Round 12 – Carlton v Port Adelaide: Life, death and football

We are a Carlton family and a lot has happened in our family this year, and this month.

Our family has had to deal with cancer this year, and it has been a roller coaster of emotions.

We have never had to deal with cancer before, and it puts your life into perspective. Carlton’s shocking year seemed to mirror ours. Health issues, work hassles, Malthouse was just one more prickle.

I’m sick of Carlton sacking coaches but this one just had to go. The players were hobbled by his game plan and ego, and I reckon they hated playing his way as much as we hated watching them get flogged. Going to games was torture, the players just had no heart. Footy as a distraction from real life problems just wasn’t working.

But at least we had a new grandchild on the way!

Two weeks ago, my daughter was in labour, and Carlton was playing its second game with John Barker in charge. I thought my personal roller coaster might be leveling out, but I was wrong.

As the new baby was entering this world, and Carlton was battling manfully against Adelaide, I was informed of the sudden, tragic death of a former junior footy teammate of my son. I was given the news by his devastated mother. He was a beautiful young man and nobody knew he had a dicky heart.

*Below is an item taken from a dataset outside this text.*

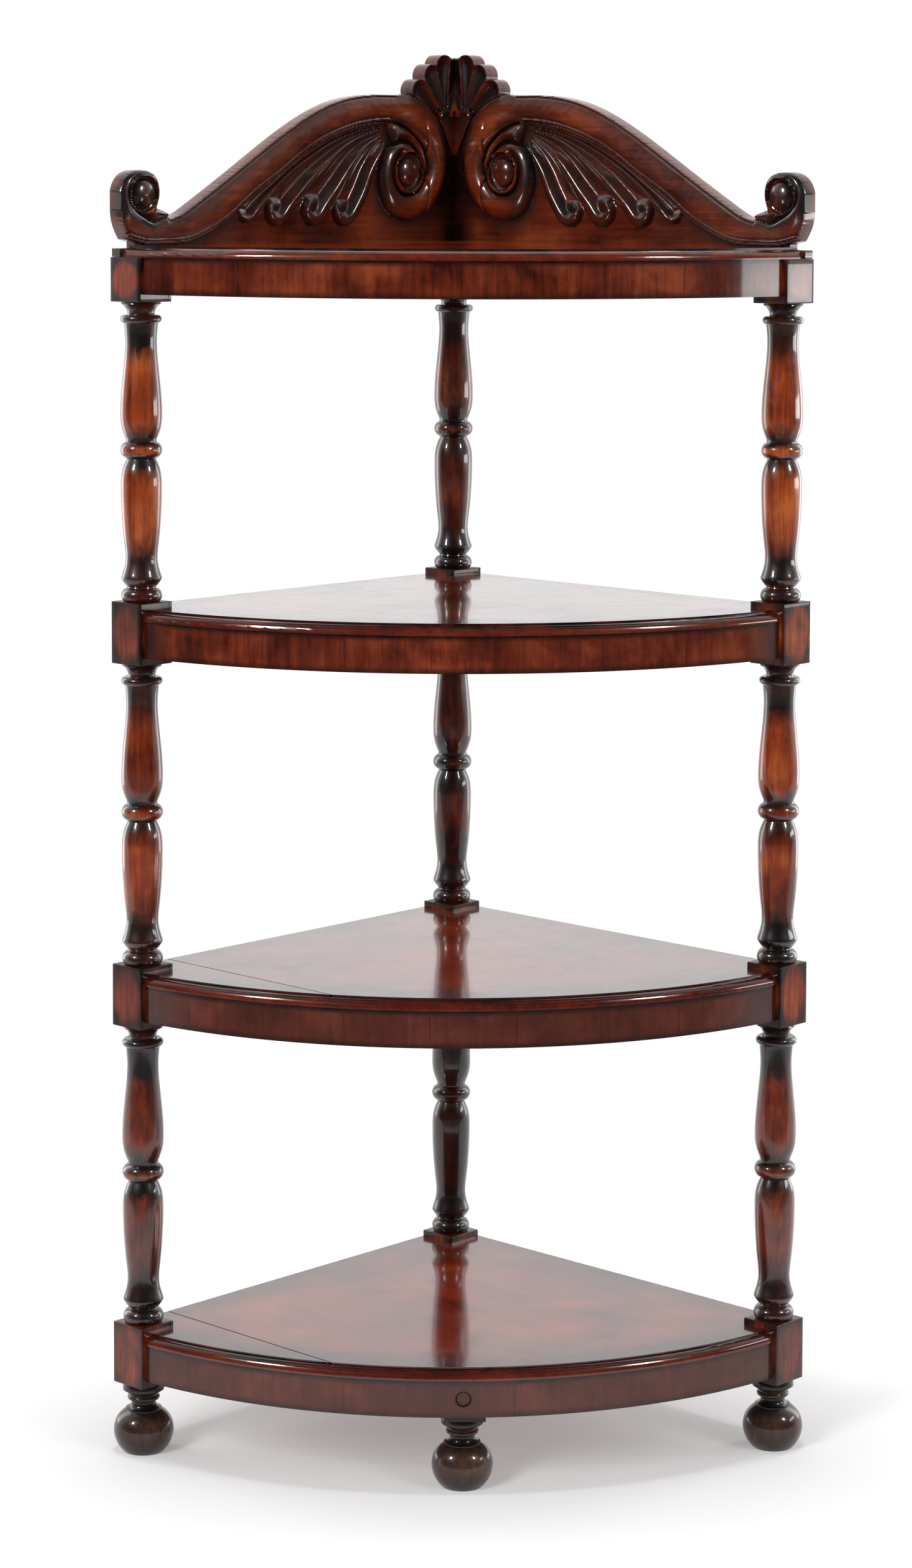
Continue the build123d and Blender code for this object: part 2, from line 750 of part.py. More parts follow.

When Judd did his knee and finished his career 30 minutes later, I was already emotionally spent. We will never see another Judd, and he gave us many moments of joy. But he had just retired, whereas another man his age was robbed of life.

Minutes after the stretcher left the field, as the wonderful Chris Judd exited my life, my grandson, young William was born. A beautiful child, whose ecstatic mother hopes he will love sport as much as she does.

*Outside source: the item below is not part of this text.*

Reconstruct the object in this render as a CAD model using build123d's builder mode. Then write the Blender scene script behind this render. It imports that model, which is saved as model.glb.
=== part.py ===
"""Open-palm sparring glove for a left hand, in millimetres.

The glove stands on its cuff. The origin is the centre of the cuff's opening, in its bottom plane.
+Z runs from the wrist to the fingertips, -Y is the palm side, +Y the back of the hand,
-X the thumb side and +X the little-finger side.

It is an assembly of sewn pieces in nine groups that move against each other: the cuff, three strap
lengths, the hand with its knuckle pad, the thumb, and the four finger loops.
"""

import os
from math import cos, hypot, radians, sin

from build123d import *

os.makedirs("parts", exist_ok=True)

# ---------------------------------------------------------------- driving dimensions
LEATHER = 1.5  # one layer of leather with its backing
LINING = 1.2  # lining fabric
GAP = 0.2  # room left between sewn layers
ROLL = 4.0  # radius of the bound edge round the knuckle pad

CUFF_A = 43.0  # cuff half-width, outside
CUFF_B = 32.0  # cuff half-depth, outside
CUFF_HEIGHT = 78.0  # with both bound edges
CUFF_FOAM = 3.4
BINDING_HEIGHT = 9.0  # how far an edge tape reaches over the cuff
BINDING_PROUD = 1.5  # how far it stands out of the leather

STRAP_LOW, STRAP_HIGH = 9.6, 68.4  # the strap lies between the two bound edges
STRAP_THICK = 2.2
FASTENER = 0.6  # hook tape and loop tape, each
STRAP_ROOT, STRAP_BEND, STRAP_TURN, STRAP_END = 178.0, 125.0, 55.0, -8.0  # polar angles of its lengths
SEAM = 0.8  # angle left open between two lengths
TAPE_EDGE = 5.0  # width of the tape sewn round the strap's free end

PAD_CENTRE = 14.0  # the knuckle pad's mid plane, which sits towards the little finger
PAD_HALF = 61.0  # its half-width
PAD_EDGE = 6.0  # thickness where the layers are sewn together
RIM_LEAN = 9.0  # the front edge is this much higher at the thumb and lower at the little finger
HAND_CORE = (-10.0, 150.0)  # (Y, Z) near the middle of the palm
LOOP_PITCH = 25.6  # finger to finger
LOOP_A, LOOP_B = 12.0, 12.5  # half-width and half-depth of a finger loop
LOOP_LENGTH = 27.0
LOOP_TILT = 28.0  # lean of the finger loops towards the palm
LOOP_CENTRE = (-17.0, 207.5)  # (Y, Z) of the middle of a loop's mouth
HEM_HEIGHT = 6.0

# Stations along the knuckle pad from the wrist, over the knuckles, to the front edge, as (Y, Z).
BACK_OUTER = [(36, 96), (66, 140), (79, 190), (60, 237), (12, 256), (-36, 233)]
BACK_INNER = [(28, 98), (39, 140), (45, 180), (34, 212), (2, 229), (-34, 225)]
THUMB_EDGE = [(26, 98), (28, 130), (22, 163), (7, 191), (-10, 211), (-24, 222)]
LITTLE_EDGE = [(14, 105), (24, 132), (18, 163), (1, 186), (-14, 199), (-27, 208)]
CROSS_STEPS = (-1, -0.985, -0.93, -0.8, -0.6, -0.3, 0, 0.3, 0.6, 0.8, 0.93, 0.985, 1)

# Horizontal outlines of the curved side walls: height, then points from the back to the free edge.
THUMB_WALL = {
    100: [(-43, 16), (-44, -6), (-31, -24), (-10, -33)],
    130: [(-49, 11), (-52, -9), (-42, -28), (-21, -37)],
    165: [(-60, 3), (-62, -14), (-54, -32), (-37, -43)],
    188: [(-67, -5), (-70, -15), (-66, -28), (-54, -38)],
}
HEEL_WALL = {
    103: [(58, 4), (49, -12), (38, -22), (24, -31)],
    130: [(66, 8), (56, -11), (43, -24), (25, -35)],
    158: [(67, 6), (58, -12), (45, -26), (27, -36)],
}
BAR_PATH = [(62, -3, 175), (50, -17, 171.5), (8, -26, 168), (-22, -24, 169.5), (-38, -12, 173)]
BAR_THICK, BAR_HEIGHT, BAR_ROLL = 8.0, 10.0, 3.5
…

All these tumultuous life events have made me take stock. I love my footy but life and death are overwhelming.

Until yesterday.

Yesterday I took my 13 year old nephew to the MCG. We are loyal Blues and we hoped for continued effort from our boys, after two weeks of improvement. We got it.

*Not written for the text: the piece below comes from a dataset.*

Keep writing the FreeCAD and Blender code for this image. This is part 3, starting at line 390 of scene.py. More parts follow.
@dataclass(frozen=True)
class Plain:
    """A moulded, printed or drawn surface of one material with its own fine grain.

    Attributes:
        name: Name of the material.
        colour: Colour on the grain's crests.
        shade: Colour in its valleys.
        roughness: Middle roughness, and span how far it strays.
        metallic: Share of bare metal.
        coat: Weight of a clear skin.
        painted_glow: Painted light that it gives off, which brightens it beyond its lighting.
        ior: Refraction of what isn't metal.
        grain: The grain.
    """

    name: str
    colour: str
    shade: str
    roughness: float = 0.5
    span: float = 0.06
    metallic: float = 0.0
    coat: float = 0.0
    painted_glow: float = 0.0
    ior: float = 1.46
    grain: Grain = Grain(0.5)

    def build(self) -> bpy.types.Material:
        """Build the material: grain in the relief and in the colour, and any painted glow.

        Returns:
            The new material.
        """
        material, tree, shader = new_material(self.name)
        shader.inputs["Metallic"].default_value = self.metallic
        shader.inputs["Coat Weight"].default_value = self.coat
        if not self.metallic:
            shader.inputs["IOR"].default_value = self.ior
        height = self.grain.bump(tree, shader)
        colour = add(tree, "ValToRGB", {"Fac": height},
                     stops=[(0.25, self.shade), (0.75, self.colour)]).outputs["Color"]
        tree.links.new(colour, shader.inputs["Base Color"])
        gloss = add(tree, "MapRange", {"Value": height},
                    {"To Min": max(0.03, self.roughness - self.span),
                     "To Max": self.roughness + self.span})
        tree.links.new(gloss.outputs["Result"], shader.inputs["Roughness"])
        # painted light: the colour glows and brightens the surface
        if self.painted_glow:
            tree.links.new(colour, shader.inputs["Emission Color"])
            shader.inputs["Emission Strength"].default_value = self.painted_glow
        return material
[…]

We could have sat anywhere in the Members, the crowd was so small. Two of my brothers joined us and we shared junk food and hopes.

Not an ideal start, Port getting the first two goals, but this is a new, unshackled Carlton. Our boys tackled and ran their hearts out, got lucky at times, and showed so much commitment that they charged back into the game. Murphy and Simmo were on-field generals, leading by example, and our young players grew by the minute. I could write a whole article on Patrick Cripps, he is a remarkable talent and eases the loss of Judd, but this was a whole team effort.

When the siren blew for our upset win yesterday, we were all jumping up and down, whooping with delight. Yes, we are starved of success, but suddenly the future is not so bleak.

20/20 hindsight is a wonderful thing. Bloody Malthouse! He nearly killed us. Thank God my club got rid of him.

I only hope they don’t chose the next coach on reputation. Dig deep Carlton. The players have dug deep, now it’s the Board’s turn.

I must leave now. I have to join up a new member for Carlton; the beautiful little boy who entered my life 2 weeks ago. Welcome to the club, Will.


Barb Smith


  1. Yvette Wroby says

    Lovely writing Barbara,
    my thoughts are with your friends in sorrow, and with you in joy, for both the new member and something to be able to look forward too when times are tough.

    Be well


  2. Grand stuff Barb. I admire the way you have stuck through thin and thinner.
    One editorial note – “le” redundant.

  3. I was at this game, Barb. It was a ripper to watch. And pretty good standard as well.

    Our daughter, Kate, got to spend the afternoon with the umpires as an honorary trainer, going out onto the MCG at the breaks to give them drinks. Lucky girl. We watched from the grandstand, but got to see the last 4 or 5 nervous minutes at ground level from the umpires race. A wonderful experience.

  4. Barb smith says

    Sounds exciting Dips. Glad the umps were well refreshed, so could look after the Blue boys!

  5. Peter Fuller says

    Symapthy and empathy for your life events. I think it’s best to live life with feeling, suffering pain so that one can take joy in good things which happen; the alternative is to try to insulate oneself from potential suffering by unfeeling (perhaps medicated).

    Dips, delighted for Kate and her special experience. There is some evidence that she cared for the umps well. I may have missed an instance, but I didn’t see a single centre bounce called back. In my memory, that hasn’t previously happened, since the new procedure was introduced.

  6. Congratulations upon the new arrival and lovely reading. I like the way you have woven and linked things both on and off the field. It creates an engaging texture to your story.

    I’ve decided the roller coaster just keeps on rolling, ….. A little more of the Scenic railway would be nice, however, not something any of us can control.